Faut-il lancer une fatwa urbi et orbi contre l’ingénieur du son ?
Car cruelle déception : le son est À CHIER. En particulier en ce qui concerne les sax et clarinettes, écrabouillés et réduits à une platitude de crêpe bretonne sous le bulldozer des CRS dégageant les squatters de Notre Dame des Landes : on est loin de la densité, du dodu et de la rondeur de leur sonorité habituelle.
Texier et Bearzatti s’arrachent les lèvres dans des envolées montgolfiériques et nous n’entendons rien si ce n’est une bouillie pour chats étiquetée Ragoût Gnasse.
Mon voisin dit à sa créature :
-Merde, on se croirait au bout d’un entonnoir », sans préciser de quel bout il s’agit.
Le second morceau, Slinky, de John Scofield, ramène un peu d’espoir. Les sax vont boire un coup, reste un quartet basse-batterie-deux guitares. Cette fois le son est épatant, chaque instrument repérable et ouïssable et nous goûtons un superbe enchaînement de soli des guitaristes, le sexagénaire Scofield, classique et sage, versus le trentenaire Codja, déchiré et véloce.
Puis retour des sax et du son merdique. La poisse. Il faudra trente-cinq minutes avant que, subitement, sans aucune raison apparente, un solo a capella de Joe Lovano nous donne ENFIN à entendre le vrai son du sax avec des vrais bouts de respiration, des petites notes fantômes, du velouté, des ceci et des cela qui vont bien. Pffff....
Au second set, le luxueux quartet de saxophones a (presque) effacé l’immense frustration du premier set en jouant « Le Petit Opportun » écrit par Joe Lovano pour ce soir. C’est si beau, si présent, si proche que je me suis demandé si le 4tet n’avait pas joué acoustique- unplugged, avec une qualité telle qu’il conviendrait de prévoir une battle avec le World Saxophone Quartet.

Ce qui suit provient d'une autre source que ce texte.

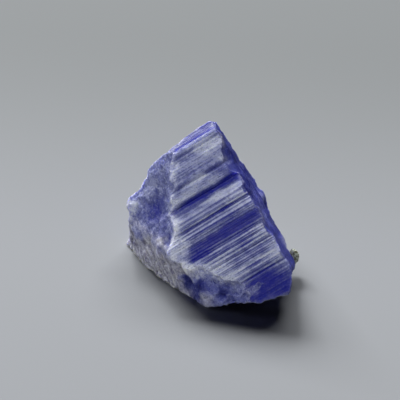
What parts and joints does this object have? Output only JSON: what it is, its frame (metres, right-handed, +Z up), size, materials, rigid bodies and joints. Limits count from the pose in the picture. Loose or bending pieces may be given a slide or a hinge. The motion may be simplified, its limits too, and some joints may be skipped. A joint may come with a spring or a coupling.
{
  "type": "rough tanzanite crystal",
  "caption": "Rough violet-blue tanzanite: a thick striated prism leaning to one side, broken at both ends and underneath, with a grain of matrix on its edge.",
  "frame": {"origin": "on the surface that the stone rests on, under the middle of its box", "axes": "+Z up, +X towards the end that the long axis leans up to, -Y towards the striated face"},
  "size_m": [0.0188, 0.0156, 0.0149],
  "materials": {
    "zoisite": "satin",
    "matrix": "matte"
  },
  "bodies": {
    "root": {"tanzanite_crystal": "zoisite", "matrix_grain": "matrix"}
  },
  "joints": []
}
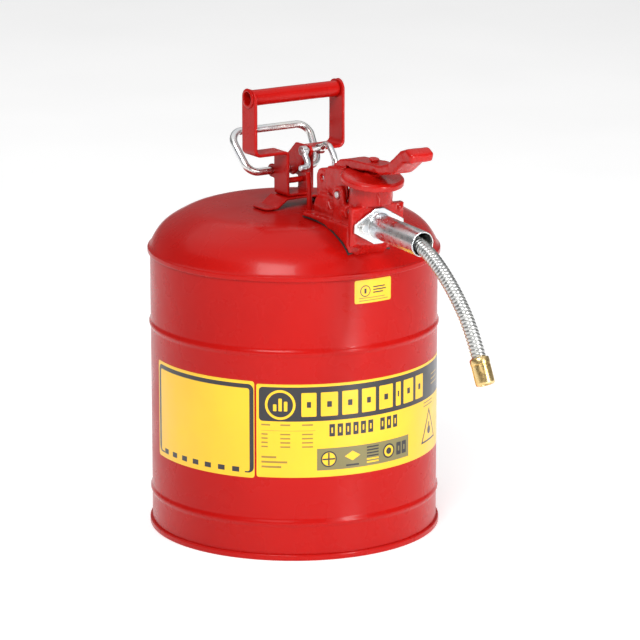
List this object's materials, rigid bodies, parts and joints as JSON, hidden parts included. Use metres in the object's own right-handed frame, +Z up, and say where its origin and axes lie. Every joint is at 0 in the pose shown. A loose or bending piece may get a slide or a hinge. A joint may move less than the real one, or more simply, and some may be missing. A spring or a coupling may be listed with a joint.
{
  "type": "safety gas can",
  "caption": "Red steel safety can with carry handle, trigger-operated pouring valve, self-closing filling lid and a short flexible metal hose with a brass end.",
  "frame": {"origin": "centre of the base, on the floor", "axes": "+Z up along the can's axis, the spout points to -Y, the carry grip lies along X"},
  "size_m": [0.2984, 0.4921, 0.4572],
  "materials": {
    "red_enamel": "glossy red enamel on sheet steel",
    "red_casting": "thick glossy red enamel on a casting",
    "zinc_steel": "bright zinc plating",
    "hose_metal": "corrugated metal hose",
    "brass": "turned brass",
    "seal_rubber": "matt black rubber",
    "label_print": "printed yellow and black film"
  },
  "bodies": {
    "can": {"body_shell": "red_enamel", "bottom_pan": "red_enamel", "top_dome": "red_enamel", "name_label": "label_print", "write_on_label": "label_print", "approval_label": "label_print", "handle_strap": "red_enamel", "grip_tube": "red_enamel", "handle_saddle": "red_enamel", "handle_cross_pin": "red_enamel", "stop_hook": "red_enamel", "manifold": "red_casting", "manifold_gasket": "seal_rubber", "manifold_screws": "zinc_steel", "flame_arrester": "zinc_steel", "vent_tube": "zinc_steel", "lever_pin": "zinc_steel", "lid_spring": "zinc_steel", "valve_seat": "brass", "valve_spring": "zinc_steel", "hose_shield": "zinc_steel", "spout_gasket": "seal_rubber", "spout_screws": "zinc_steel", "hose_fitting": "brass", "hose": "hose_metal", "hose_nozzle": "brass"},
    "lid_lever": {"lid_lever": "red_enamel", "lid_stud": "red_enamel", "lid_cap": "red_enamel", "lid_gasket": "seal_rubber"},
    "trigger": {"trigger_loop": "zinc_steel", "crank_plate": "red_enamel", "crank_pin": "zinc_steel", "stop_link": "zinc_steel"},
    "pull_rod": {"pull_rod": "zinc_steel"},
    "valve_arm": {"valve_arm": "zinc_steel", "valve_shaft": "zinc_steel", "valve_finger": "zinc_steel"},
    "valve": {"valve_stem": "zinc_steel", "valve_disc": "seal_rubber"}
  },
  "joints": [
    {"name": "lid_lever_hinge", "type": "hinge", "parent": "can", "child": "lid_lever", "pos_m": [0, -0.112, 0.3645], "axis": [-1, 0, 0], "range_deg": [0, 40], "stiffness_Nm_per_rad": 0.9, "springref_deg": -20.05},
    {"name": "trigger_squeeze", "type": "hinge", "parent": "can", "child": "trigger", "pos_m": [0, 0.0176, 0.3665], "axis": [1, 0, 0], "range_deg": [0, 14], "stiffness_Nm_per_rad": 2, "springref_deg": -17.19},
    {"name": "pull_rod_pivot", "type": "hinge", "parent": "trigger", "child": "pull_rod", "pos_m": [0.02, -0.0184, 0.391], "axis": [1, 0, 0], "range_deg": [-15, 0]},
    {"name": "valve_arm_pivot", "type": "hinge", "parent": "can", "child": "valve_arm", "pos_m": [0, -0.067, 0.3727], "axis": [1, 0, 0], "range_deg": [-24.6, 0]},
    {"name": "valve_slide", "type": "slide", "parent": "can", "child": "valve", "axis": [0, -0.9981, -0.061], "range_m": [0, 0.0119], "deforming": ["valve_spring"]}
  ],
  "couplings": [
    {"joint": "pull_rod_pivot", "follows": "trigger_squeeze", "ratio": -1.0503},
    {"joint": "valve_arm_pivot", "follows": "trigger_squeeze", "ratio": -1.7433},
    {"joint": "valve_slide", "follows": "trigger_squeeze", "m_per_rad": 0.048}
  ]
}
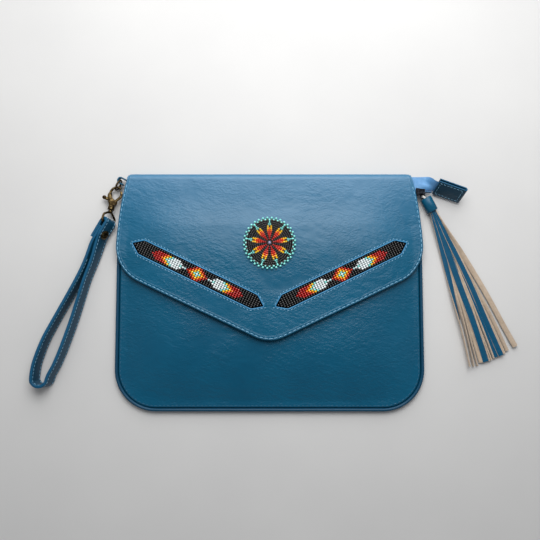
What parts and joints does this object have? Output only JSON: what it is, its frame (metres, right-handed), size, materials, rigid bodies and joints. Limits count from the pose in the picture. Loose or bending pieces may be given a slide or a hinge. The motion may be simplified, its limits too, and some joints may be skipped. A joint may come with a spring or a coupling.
{
  "type": "beaded leather envelope clutch with wrist strap",
  "caption": "Blue leather envelope clutch with beaded strips and a beaded rosette on its pointed flap, a zip top with a fringed pull, and a clip-on wrist strap.",
  "frame": {"origin": "middle of the flat rest face of the back panel", "axes": "+X along the top fold, +Y from the bottom seam to the top fold, +Z out of the flap"},
  "size_m": [0.4174, 0.2056, 0.0185],
  "materials": {
    "blue_leather": "satin",
    "lining_cloth": "matte",
    "zip_tape": "satin",
    "zip_teeth": "satin",
    "dark_leather": "satin",
    "dark_metal": "satin",
    "steel": "satin",
    "black_bead": "gloss",
    "red_bead": "gloss",
    "yellow_bead": "gloss",
    "white_bead": "gloss",
    "turquoise_bead": "gloss",
    "lilac_bead": "gloss",
    "antique_brass": "satin",
    "thong_leather": "matte"
  },
  "bodies": {
    "bag": {"back_panel": "blue_leather", "front_panel": "blue_leather", "edge_binding": "blue_leather", "flap_fold": "blue_leather", "lining_back": "lining_cloth", "lining_front": "lining_cloth", "zip_tape_front": "zip_tape", "zip_tape_back": "zip_tape", "zip_chain_front": "zip_teeth", "zip_chain_back": "zip_teeth", "zip_chain_tail": "zip_teeth", "zip_tail_tape": "zip_tape", "zip_end_tab": "dark_leather", "zip_slider": "dark_metal", "snap_socket": "steel", "side_loop": "blue_leather"},
    "flap": {"flap_shell": "blue_leather", "flap_lining": "lining_cloth", "snap_stud": "steel", "beads_left_ground": "black_bead", "beads_left_outer_tip": "red_bead", "beads_left_inner_tip": "red_bead", "beads_left_outer_band": "yellow_bead", "beads_left_inner_band": "yellow_bead", "beads_left_outer_vane": "white_bead", "beads_left_inner_vane": "white_bead", "beads_left_diamond_core": "yellow_bead", "beads_left_diamond_rim": "red_bead", "beads_right_ground": "black_bead", "beads_right_outer_tip": "red_bead", "beads_right_inner_tip": "red_bead", "beads_right_outer_band": "yellow_bead", "beads_right_inner_band": "yellow_bead", "beads_right_outer_vane": "white_bead", "beads_right_inner_vane": "white_bead", "beads_right_diamond_core": "yellow_bead", "beads_right_diamond_rim": "red_bead", "rosette_ground": "black_bead", "rosette_feathers": "red_bead", "rosette_edging": "turquoise_bead", "rosette_centre_bead": "lilac_bead"},
    "ring": {"jump_ring": "antique_brass"},
    "clasp": {"clasp_body": "antique_brass", "trigger_pin": "antique_brass"},
    "lever": {"clasp_trigger": "antique_brass"},
    "swivel": {"swivel_bail": "antique_brass"},
    "strap": {"wrist_strap": "blue_leather", "strap_rivet": "antique_brass"},
    "tassel": {"pull_thong": "thong_leather", "tassel_cuff": "dark_leather", "tassel_fringe": "blue_leather"}
  },
  "joints": [
    {"name": "flap_hinge", "type": "hinge", "parent": "bag", "child": "flap", "pos_m": [0, 0.09765, 0.00515], "axis": [-1, 0, 0], "range_deg": [0, 170], "deforming": ["flap_fold"]},
    {"name": "ring_swing", "type": "hinge", "parent": "bag", "child": "ring", "pos_m": [-0.1304, 0.0972, 0.00555], "axis": [0, 0, -1], "range_deg": [0, 45]},
    {"name": "clasp_lift", "type": "hinge", "parent": "ring", "child": "clasp", "pos_m": [-0.13249, 0.0931, 0.00555], "axis": [-0.891, 0.454, 0], "range_deg": [0, 80]},
    {"name": "clasp_gate", "type": "hinge", "parent": "clasp", "child": "lever", "pos_m": [-0.13603, 0.07816, 0.00526], "axis": [0.0193, 0.1032, 0.9945], "range_deg": [0, 11], "stiffness_Nm_per_rad": 0.01},
    {"name": "clasp_swivel", "type": "hinge", "parent": "clasp", "child": "swivel", "pos_m": [-0.1388, 0.07098, 0.00606], "axis": [-0.1827, -0.9775, 0.105], "range_deg": [-150, 75]},
    {"name": "strap_swing", "type": "hinge", "parent": "swivel", "child": "strap", "pos_m": [-0.141, 0.0592, 0.00733], "axis": [-0.4122, 0.238, 0.8795], "range_deg": [-40, 8]},
    {"name": "tassel_swing", "type": "hinge", "parent": "bag", "child": "tassel", "pos_m": [0.13397, 0.08282, 0.0059], "axis": [0, 0, 1], "range_deg": [-4, 20]}
  ]
}
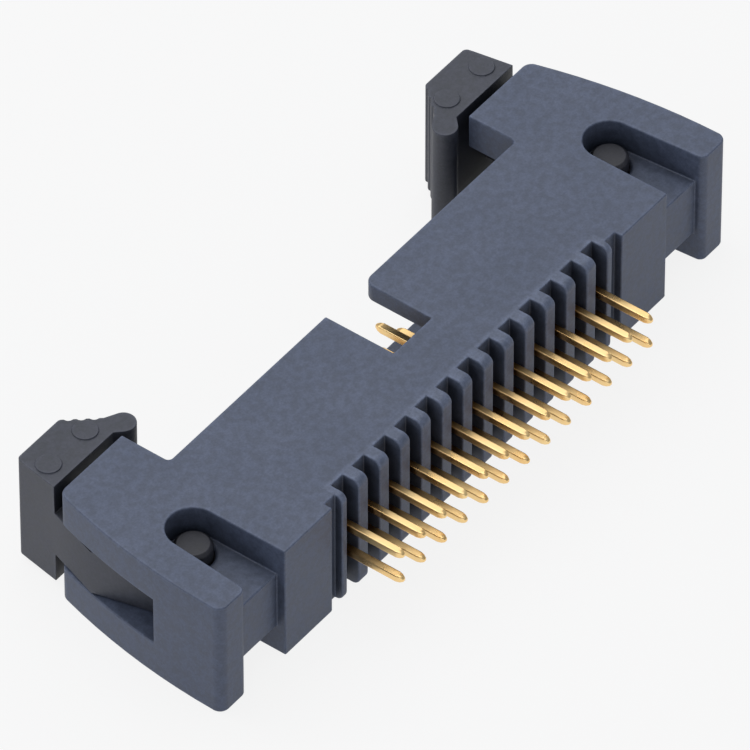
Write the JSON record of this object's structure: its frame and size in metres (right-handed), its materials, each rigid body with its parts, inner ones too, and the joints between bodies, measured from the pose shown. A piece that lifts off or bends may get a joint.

À partir de ce moment, le son est à la hauteur de l’événement et nous jouissons sans entraves des différents formats présentés, du quartet au nonet, celui-ci remarquable de puissance et de densité, à l’image des opus de Henri TEXIER. Lequel prend sa place, toute sa place, introduisant un morceau ici, chorusant là, jubilant toujours. Pratiquant avec ses pairs ce qu’il considère comme la meilleure façon de piloter le band : en les écoutant.
Ça envoie du son à emplir le théâtre jusqu’au paradis, ça groove en veux-tu en voilà, ça rebondit d’un solo à l’autre et chaque soliste y va de son grain de folie. Ahhhh !!! Grand le final !!!
Au rappel, Henri ( oui, je l’aime, je l’appelle Henri ), caresse sa basse et nous susurre le « raga du soir espoir » avant une de ses compositions remarquables as usual « Ô Elvin » : écriture rigoureuse, métrique impeccable et tour de soli en veux-tu en voilà.
Revenez les mecs, c’est quand vous voulez pour une seconde couche et n’attendez pas le prochain jubilé plizz.
Sur la photo, de gauche à droite : Christophe Marguet, Manu Codjia, Sébastien Texier, Henri Texier, François Corneloup, Louis Moutin et Francesco Bearzatti. Absents de la photo : Joe Lovano et John Scofield.